Kommt es aber in Folge der Eröffnung des Insolvenzverfahrens jedoch zur völligen oder teilweisen Stilllegung des Betriebs, sind betriebsbedingte Kündigungen möglich. Dann kommt laut Arbeitsrechtler Schipp § 113 der Insolvenzordnung (InsO) zur Anwendung. Dort heißt es unter anderem, dass der Insolvenzverwalter ein Arbeitsverhältnis unabhängig von einer vereinbarten Vertragsdauer kündigen kann. Also im Klartext: Bei einer Insolvenz ist also schneller Schluss.
Die Kündigungsfrist beträgt in diesem Fall maximal drei Monate zum Monatsende – "das gilt dann, selbst wenn ich eigentlich eine Kündigungsfrist von sieben Monaten habe", erläutert Johannes Schipp. Zwar ergebe sich in einem solchen Fall ein Schadenersatzanspruch. Der ist aber nicht besonders groß, wenn die Insolvenzverwalterin oder der Insolvenzverwalter kündigen. Auch bei betriebsbedingten Kündigungen in der Insolvenz ist nach § 1 Abs. 3 Kündigungsschutzgesetz (KSchG) eine Sozialauswahl durchzuführen. Diese muss die Dauer der Betriebszugehörigkeit, das Lebensalter, die Unterhaltspflichten und die Schwerbehinderung der Beschäftigten ausreichend berücksichtigen.

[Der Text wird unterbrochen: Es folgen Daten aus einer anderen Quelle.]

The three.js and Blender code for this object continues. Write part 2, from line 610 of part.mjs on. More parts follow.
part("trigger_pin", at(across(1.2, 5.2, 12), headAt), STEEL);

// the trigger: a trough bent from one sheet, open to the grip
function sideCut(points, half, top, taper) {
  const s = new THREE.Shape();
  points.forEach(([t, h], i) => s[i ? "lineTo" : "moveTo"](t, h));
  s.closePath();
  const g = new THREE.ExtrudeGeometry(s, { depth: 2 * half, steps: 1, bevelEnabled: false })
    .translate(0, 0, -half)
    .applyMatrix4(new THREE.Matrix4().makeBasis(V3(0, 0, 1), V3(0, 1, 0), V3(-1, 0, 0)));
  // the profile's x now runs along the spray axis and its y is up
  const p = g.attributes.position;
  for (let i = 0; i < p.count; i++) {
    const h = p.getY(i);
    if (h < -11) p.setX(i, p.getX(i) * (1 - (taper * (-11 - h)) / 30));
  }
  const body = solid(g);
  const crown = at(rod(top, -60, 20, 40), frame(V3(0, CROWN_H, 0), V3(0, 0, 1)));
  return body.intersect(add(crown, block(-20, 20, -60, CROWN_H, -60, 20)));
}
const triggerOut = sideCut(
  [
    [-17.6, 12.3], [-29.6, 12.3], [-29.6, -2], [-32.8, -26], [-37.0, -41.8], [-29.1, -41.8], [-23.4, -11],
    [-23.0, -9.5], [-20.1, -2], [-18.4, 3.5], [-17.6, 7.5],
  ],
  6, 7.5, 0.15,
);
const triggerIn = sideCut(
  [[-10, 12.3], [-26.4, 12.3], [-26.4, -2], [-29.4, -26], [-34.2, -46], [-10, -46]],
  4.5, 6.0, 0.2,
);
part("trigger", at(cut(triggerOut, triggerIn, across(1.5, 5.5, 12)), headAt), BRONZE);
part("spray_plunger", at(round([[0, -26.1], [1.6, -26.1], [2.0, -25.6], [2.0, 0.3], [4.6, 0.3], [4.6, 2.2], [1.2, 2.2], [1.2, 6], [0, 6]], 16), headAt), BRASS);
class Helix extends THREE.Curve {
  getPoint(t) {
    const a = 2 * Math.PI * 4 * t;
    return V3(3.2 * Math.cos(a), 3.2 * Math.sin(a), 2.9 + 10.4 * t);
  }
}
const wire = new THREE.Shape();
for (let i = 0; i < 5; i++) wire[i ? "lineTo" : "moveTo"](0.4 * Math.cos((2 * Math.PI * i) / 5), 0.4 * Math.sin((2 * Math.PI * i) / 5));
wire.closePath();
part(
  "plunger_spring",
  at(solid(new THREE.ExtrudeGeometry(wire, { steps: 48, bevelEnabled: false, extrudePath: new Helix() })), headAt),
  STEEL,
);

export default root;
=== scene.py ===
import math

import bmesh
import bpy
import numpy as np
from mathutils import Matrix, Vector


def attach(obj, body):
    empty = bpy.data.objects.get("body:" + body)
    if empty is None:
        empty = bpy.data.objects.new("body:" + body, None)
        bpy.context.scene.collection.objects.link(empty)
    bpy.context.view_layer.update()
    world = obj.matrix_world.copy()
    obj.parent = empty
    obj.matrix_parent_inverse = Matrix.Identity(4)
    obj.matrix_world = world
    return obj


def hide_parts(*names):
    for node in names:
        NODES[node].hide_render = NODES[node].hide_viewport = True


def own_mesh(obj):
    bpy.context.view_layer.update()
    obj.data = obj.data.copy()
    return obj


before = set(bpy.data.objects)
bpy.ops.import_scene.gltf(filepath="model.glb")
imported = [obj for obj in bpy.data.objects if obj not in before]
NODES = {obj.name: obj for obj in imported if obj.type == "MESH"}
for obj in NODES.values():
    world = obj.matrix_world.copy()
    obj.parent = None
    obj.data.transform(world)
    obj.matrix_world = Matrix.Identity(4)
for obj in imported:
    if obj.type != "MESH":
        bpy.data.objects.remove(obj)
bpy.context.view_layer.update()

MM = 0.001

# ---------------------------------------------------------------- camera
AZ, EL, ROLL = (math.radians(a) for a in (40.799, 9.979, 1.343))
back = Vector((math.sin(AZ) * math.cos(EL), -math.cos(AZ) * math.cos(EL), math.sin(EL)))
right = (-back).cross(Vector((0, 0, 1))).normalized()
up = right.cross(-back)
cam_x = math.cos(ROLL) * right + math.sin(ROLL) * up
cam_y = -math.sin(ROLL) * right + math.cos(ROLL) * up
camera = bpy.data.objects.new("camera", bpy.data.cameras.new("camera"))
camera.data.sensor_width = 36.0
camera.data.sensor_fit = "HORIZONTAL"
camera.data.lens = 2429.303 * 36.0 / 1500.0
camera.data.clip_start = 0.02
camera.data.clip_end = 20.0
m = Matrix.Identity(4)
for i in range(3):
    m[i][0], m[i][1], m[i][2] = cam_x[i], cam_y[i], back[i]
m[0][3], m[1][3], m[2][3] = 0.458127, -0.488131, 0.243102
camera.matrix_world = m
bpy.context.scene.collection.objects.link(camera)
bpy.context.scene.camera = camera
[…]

Der Verkauf aller oder einzelner Teile der Firma
Kommt es zu einem Verkauf der Firma oder von Teilen, dann verändert sich die Lage erneut. Nach § 613a BGB übernimmt der neue Inhaber bei einem Betriebsübergang alle Rechte und Pflichten aus den bestehenden Arbeitsverhältnissen. Er wird quasi automatisch neuer Arbeitgeber der im Betrieb Beschäftigten.
Die Rechte und Pflichten des neuen Arbeitgebers bleiben zunächst einmal dieselben. § 613a BGB ist eine zwingende Schutzvorschrift, von der nur zugunsten der Arbeitnehmer abzuweichen ist. Der Übergang der Arbeitsverhältnisse auf einen neuen Arbeitgeber bedeutet nicht, dass die Beschäftigten einen neuen Arbeitsvertrag erhalten.

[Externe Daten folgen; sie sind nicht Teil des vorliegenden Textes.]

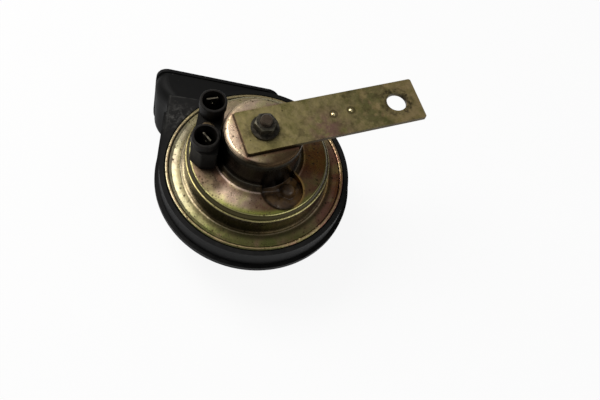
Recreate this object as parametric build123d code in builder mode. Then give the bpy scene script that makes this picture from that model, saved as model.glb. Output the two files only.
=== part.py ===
from build123d import *
import os
from math import atan2, cos, degrees, radians, sin, tan

os.makedirs("parts", exist_ok=True)

# Electromagnetic car horn with a moulded spiral trumpet. Millimetres.
# The horn's axis is Z. The flat hub of the front shell lies on Z = 0 and the steel
# back with its bracket points up. The trumpet's mouth opens towards +Y.

# ---------------------------------------------------------------- driving dimensions
# Steel housing, one deep-drawn sheet
sheet = 1.2
lip_level = 42.0             # crest of the rolled lip above the front face
lip_radius = 46.0
lip_roll = 1.0               # outer radius of the roll at the crest
crimp_width = 2.9
ring_dish = 0.8              # the flat ring is this much lower at the lip
ring_seat = 1.8              # its level part, which presses on the gasket
step_radius = 38.1           # wall that rises from the ring
step_height = 11.7
step_draft = 0.9
ledge = 1.0                  # narrow shelf on top of that wall
riser_height = 2.6           # second, smaller wall
riser_draft = 0.9
cone_rise = 2.4              # the annular plate climbs towards the drum
drum_radius = 20.0
drum_height = 36.8           # crown above the lip crest
crown_edge = 2.4
foot_fillet = 3.4
shelf_bend = 0.7
riser_bend = 0.6
shoulder_bend = 1.3
stud_gap = 0.3
recess_x = 13.3
recess_y = -19.1
recess_radius = 10.6
recess_floor = 11.0          # above the lip crest
recess_edge = 0.8

# Stud, strap bracket and nut
stud_radius = 3.0
stud_height = 47.4           # tip above the lip crest
strap_length = 95.5
strap_width = 24.0
strap_thick = 2.1
strap_corner = 1.2
strap_heel = 12.2            # from the stud to the short end
strap_angle = 22.2           # degrees from +X
strap_hole_radius = 5.25
strap_hole_edge = 12.25      # from the hole's centre to the long end
nut_flats = 10.0
nut_height = 6.0
nut_angle = 12.0
nut_flange_radius = 7.1
nut_flange_thick = 1.2
thread_gap = 0.05

# Trumpet shells
wall = 2.0
seam_level = 29.2
seam_trim = 0.5              # the ducts are drawn this far past the seam and cut flat
rim_radius = 49.8
rim_width = 2.4
rim_below_lip = 0.5
deck_thick = 2.0
plateau_below_lip = 2.0      # square corner beside the rim
plateau_end = 39.0           # where the corner stops short of the mouth
plateau_slope = 0.05
flange_reach = 2.1           # seam flange beyond the wall
flange_half = 1.35           # each shell carries half of the flange
flange_straight = 1.7        # reach along the straight side
turn_start = 78.0            # degrees, where the outer turn begins
turn_sweep = 260.0           # clockwise, to the exit
turn_depth_start = 12.0
turn_depth_end = 26.4
turn_inner_radius = 26.0
turn_outer_draft = 0.42      # millimetres inward per millimetre of depth
turn_inner_draft = 0.10
turn_round = 3.6
turn_steps = 10
hub_radius = 28.2
hub_waist = 27.0
hub_face_radius = 20.0
hub_waist_level = 11.0
hub_edge = 2.0
panel_radius = 15.5          # round panel in the hub's face, left plain
panel_groove = 0.8
panel_groove_depth = 0.5
throat_radius = 8.0
spiral_turns = 1.5
spiral_start_radius = 6.5
spiral_end_radius = 21.0
spiral_start_width = 6.0
spiral_end_width = 8.4
spiral_end_angle = 62.0
spiral_floor = 16.0
spiral_steps = 36
throat_floor = 20.0          # bottom of the chamber below the throat
gate_radius = 32.0           # where the spiral lets into the outer turn
gate_lead = 8.0
gate_step = 1.0              # the gate's floor above the trough's

# Mouth, measured at its top edge
mouth_width = 68.2
mouth_height = 36.0
mouth_corner = 8.0
mouth_x = -24.0
mouth_y = 56.6
mouth_top = 37.0
mouth_tilt = 15.0            # the lower lip is set back
mouth_slant = 4.0
lip_bead = 0.7
lip_band = 1.9
exit_y = 0.0                 # where the exit duct starts to open
exit_left = -50.0
exit_right = -25.4
exit_floor = 2.4
exit_top = 36.4
exit_corner = 4.0
bell_wall = 2.6
bell_step = 0.4              # the bell's roof is this much lower than the ring channel's
bell_steps = 14
bell_crown = 2.4             # the roof swells by this much on its way to the mouth
bell_spread = 1.5            # how late the right-hand wall opens
flare_from = 35.0            # left side: the bell turns outwards here
flare_to = 48.5

# Terminal block
upper_socket_x = -26.1
upper_socket_y = 16.0
lower_socket_x = -27.8
lower_socket_y = -5.0
socket_radius = 5.7
collar_radius = 7.0
collar_top = 33.4            # above the lip crest
collar_height = 5.0
neck_radius = 6.4
block_top = 24.0             # above the lip crest
block_heel_top = 28.4
socket_depth = 17.0
spigot_radius = 3.8
spigot_reach = 3.2           # below the shoulder of the housing
collar_edge = 0.7
block_corner = 1.6
block_outline = (
    (-34.6, -8.2),
    (-28.6, -13.4),
    (-21.0, -12.5),
    (-20.4, 20.5),
    (-26.1, 22.4),
    (-32.5, 20.0),
    (-33.4, 4.0),
)
heel_outline = (
    (-34.6, -8.2),
    (-28.6, -13.4),
    (-21.0, -12.5),
    (-20.4, 1.8),
    (-33.8, 1.8),
)
fit_gap = 0.1
blade_width = 6.3
blade_thick = 0.8
blade_tip_below = 1.6        # below the collar's rim
blade_tail = 6.0             # inside the housing
upper_blade_angle = 19.0
lower_blade_angle = -45.0
upper_blade_shift = 2.4      # away from the socket's centre
lower_blade_shift = 0.8
blade_tip_bevel = 0.3
blade_hole_radius = 0.9
blade_hole_below = 3.6
terminal_rivet_at = (-27.3, 5.5)
terminal_rivet_radius = 2.0
terminal_rivet_head_radius = 3.4
terminal_rivet_head = 1.2

# Diaphragm stack
gasket_thick = 0.5
diaphragm_thick = 0.4
clamp_ring_thick = 1.3
stack_inner_radius = 39.5
corrugation_radius = 32.0
corrugation_height = 1.2
corrugation_width = 1.6
corrugation_bend = 0.7
raised_radius = 22.0
gasket_inner_radius = 41.5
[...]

Der neue Arbeitgeber, kann versuchen, die arbeitsvertraglichen Bestimmungen vom Zeitpunkt des Übergangs an zu ändern. Neue Konditionen für die Beschäftigung kann durch Änderungsvertrag, durch Abschluss eines neuen Arbeitsvertrages oder durch Änderungskündigung passieren.

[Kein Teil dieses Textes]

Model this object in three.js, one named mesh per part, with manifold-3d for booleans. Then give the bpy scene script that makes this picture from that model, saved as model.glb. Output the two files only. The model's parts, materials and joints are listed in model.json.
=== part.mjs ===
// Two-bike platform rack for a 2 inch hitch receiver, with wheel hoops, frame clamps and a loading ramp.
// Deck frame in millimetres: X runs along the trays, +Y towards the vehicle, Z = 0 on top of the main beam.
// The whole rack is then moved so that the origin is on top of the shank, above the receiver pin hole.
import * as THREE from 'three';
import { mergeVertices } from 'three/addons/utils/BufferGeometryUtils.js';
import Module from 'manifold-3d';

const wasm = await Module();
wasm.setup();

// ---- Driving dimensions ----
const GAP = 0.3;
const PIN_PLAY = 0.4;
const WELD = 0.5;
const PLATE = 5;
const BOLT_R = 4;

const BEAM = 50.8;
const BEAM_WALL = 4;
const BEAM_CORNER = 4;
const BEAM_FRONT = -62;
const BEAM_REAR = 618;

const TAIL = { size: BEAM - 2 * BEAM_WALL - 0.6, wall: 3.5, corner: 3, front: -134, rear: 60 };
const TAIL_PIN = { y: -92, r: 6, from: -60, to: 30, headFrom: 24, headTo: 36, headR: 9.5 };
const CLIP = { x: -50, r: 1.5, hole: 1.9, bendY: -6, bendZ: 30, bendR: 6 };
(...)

Betriebsstilllegungen, Insolvenzen oder der Verkauf der Firma versprechen meistens nichts Gutes
Betriebsstilllegungen, Insolvenzen oder der Verkauf der Firma sind nichts Außergewöhnliches in der Arbeitswelt und in der Marktwirtschaft. Das zeigt beispielsweise die Statistik: 2023 gab es 17.814 Betriebsinsolvenz. Für die Beschäftigten ist die Betriebsaufgabe der Super-GAU. Dass trotzdem die Regeln des Kündigungsschutzes gelten, ist für die Betroffenen von Vorteil. Beim Verkauf der Firma geht es meistens glimpflicher ab: Der § 613a BGB schützt die Beschäftigten. Nach einem "erfolgreichen Insolvenzverfahren" kann es für die Mitarbeiter weitergehen. Allerdings enden nicht alle Insolvenzen mit einem Neustart. Egal, wie du es wendest: Betriebsstilllegungen, Insolvenzen oder der Verkauf der Firma bedeuten für die Beschäftigten in jedem Fall Veränderungen und vielfach kommt am Ende des Tages nichts Gutes heraus.